When I was done building it, I brought Carla out to show her how it worked. I opened the main door so she could see the mechanics of the system. I plugged it into the extension cord, and the motor hummed, lifting the door.
“That’s so cute!” she exclaimed. I unplugged the cord and plugged it back in to lower the door. “I didn’t think it would be so neat,” she added.
I live for moments like these.
But I still wasn’t finished. I couldn’t have a hundred-foot extension cord going from the house to the coop. It was a safety hazard and an eyesore. It needed a permanent power solution. There was a swimming pool pump about twenty-five feet away from the coop. I could tap into it to power my chicken door. Luckily, my father, an electrical engineer by training, was in town helping us settle into our new house. I happily accepted his offer to help me with this part of the project.

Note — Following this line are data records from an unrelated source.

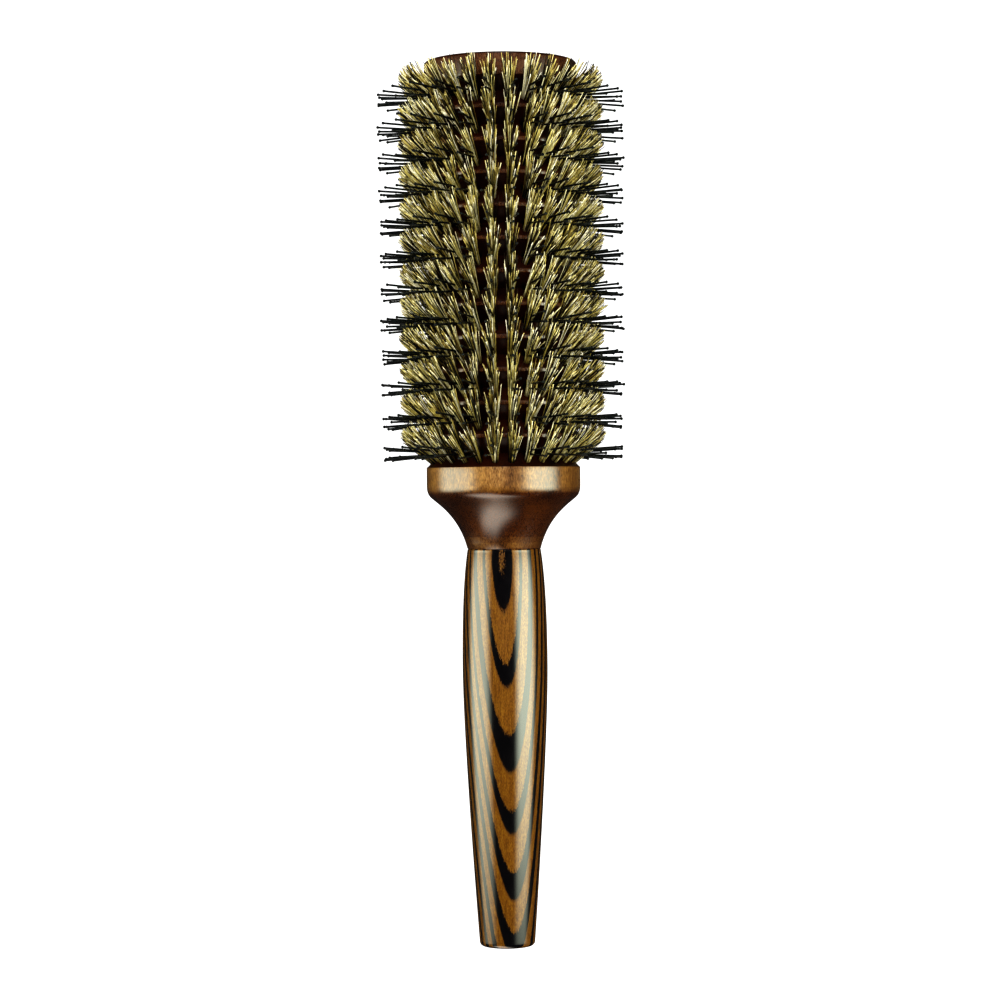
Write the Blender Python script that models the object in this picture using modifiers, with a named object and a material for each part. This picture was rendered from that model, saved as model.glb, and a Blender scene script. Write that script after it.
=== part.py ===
"""Round barrel hairbrush: a turned wooden barrel on a laminated wooden handle, with rows of boar
tufts and nylon pins. Metres, +Z up along the brush, origin in the middle of the handle's flat end.
"""

import math

import bmesh
import bpy
from mathutils import Vector
from mathutils.geometry import interpolate_bezier

# Driving dimensions
BRUSH_LENGTH = 0.250
BARREL_RADIUS = 0.0216
COLLAR_RADIUS = 0.02175
JOINT_HEIGHT = 0.1123
JOINT_RADIUS = 0.0104
GAP = 0.0003
ROWS = 12
COLUMNS = 28
ROW_PITCH = 0.009115
COLLAR_TOP = 0.13538
BOAR_LEAN = math.radians(42)

# Barrel
TOP_EDGE = 0.0008
GROOVE_DEPTH = 0.0034
WALL_TOP = 0.0080
SLOT_PLACE = 0.0023
SLOT_DEPTH = 0.0014
BAND_FOOT = 0.1302
COLLAR_FOOT = (0.02085, 0.1272)
COLLAR_CURVE = ((COLLAR_RADIUS, 0.1283), (0.0211, 0.12752))
NECK_CURVE = ((0.01972, 0.12574), (0.01287, 0.12229))

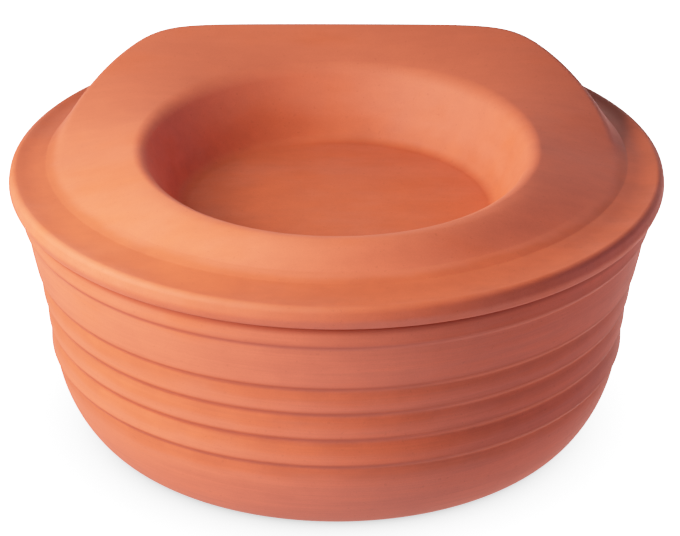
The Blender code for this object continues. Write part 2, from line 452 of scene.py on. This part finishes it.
def pot_inside(pot):
    """Give the pot's section up its inside, from the axis to its rim."""
    inner_top = pot.wall + pot.inner_bowl_height
    inner_radius = pot.body_radius - pot.wall
    floor_radius = pot.inner_foot_radius
    curve = bowl(
        inner_radius, inner_top, floor_radius, pot.wall, INNER_BOWL_POWER, INNER_BOWL_STEPS,
    )
    mouth = pot.rim_radius - pot.rim_width
    corners = rounded([
        (inner_radius, inner_top, 0, 0),
        (mouth, pot.height, RIM_ROUNDING, 6),
        (pot.rim_radius - pot.rim_width / 2, pot.height, 0, 0),
    ])
    return filled_in([(0.0, pot.wall)] + curve[::-1] + corners, INSIDE_SPACING)


def pot_outside(pot):
    """Give the pot's section down its outside, from its rim to the axis."""
    corners = [
        (pot.rim_radius - pot.rim_width / 2, pot.height, 0, 0),
        (pot.rim_radius, pot.height, RIM_ROUNDING, 6),
    ]
    top = pot.height
    top_radius = pot.rim_radius
    for edge in band_edges(pot):
        low_radius = body_radius(pot, edge)
        if top < pot.height:
            middle = (top_radius + low_radius) / 2 + pot.band_crown
            corners.append((top_radius, top - pot.step_height, BAND_TOP_ROUNDING, 5))
            corners.append((middle, (top + edge) / 2, BAND_MIDDLE_ROUNDING, 6))
        corner = edge + pot.step_height * BAND_FOOT_SHARE
        corners.append((low_radius, corner, BAND_FOOT_ROUNDING, 6))
        top = edge
        top_radius = low_radius - pot.step_depth
    bowl_top = top - pot.step_height
    corners.append((top_radius, bowl_top, 0, 0))
    curve = bowl(top_radius, bowl_top, pot.foot_radius, 0.0, pot.bowl_power, OUTER_BOWL_STEPS)
    return filled_in(rounded(corners) + curve, SKIN_SPACING) + [(0.0, 0.0)]


def crown_radii(lid):
    """Give the radius of the crown's edge and of its foot, before they are set back."""
    foot = lid.radius - lid.ledge_width
    return foot - lid.flank_run, foot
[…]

My dad and I went to the hardware store and bought some outdoor electrical wires, an underground conduit, an outdoor outlet box, and some other odds and ends. He knew exactly what to get, having done outdoor wiring before. When I was younger and would go with him to the hardware store, I paid little attention to what he was buying or why. Now I realized that this electrical stuff could come in very handy. So I paid close attention.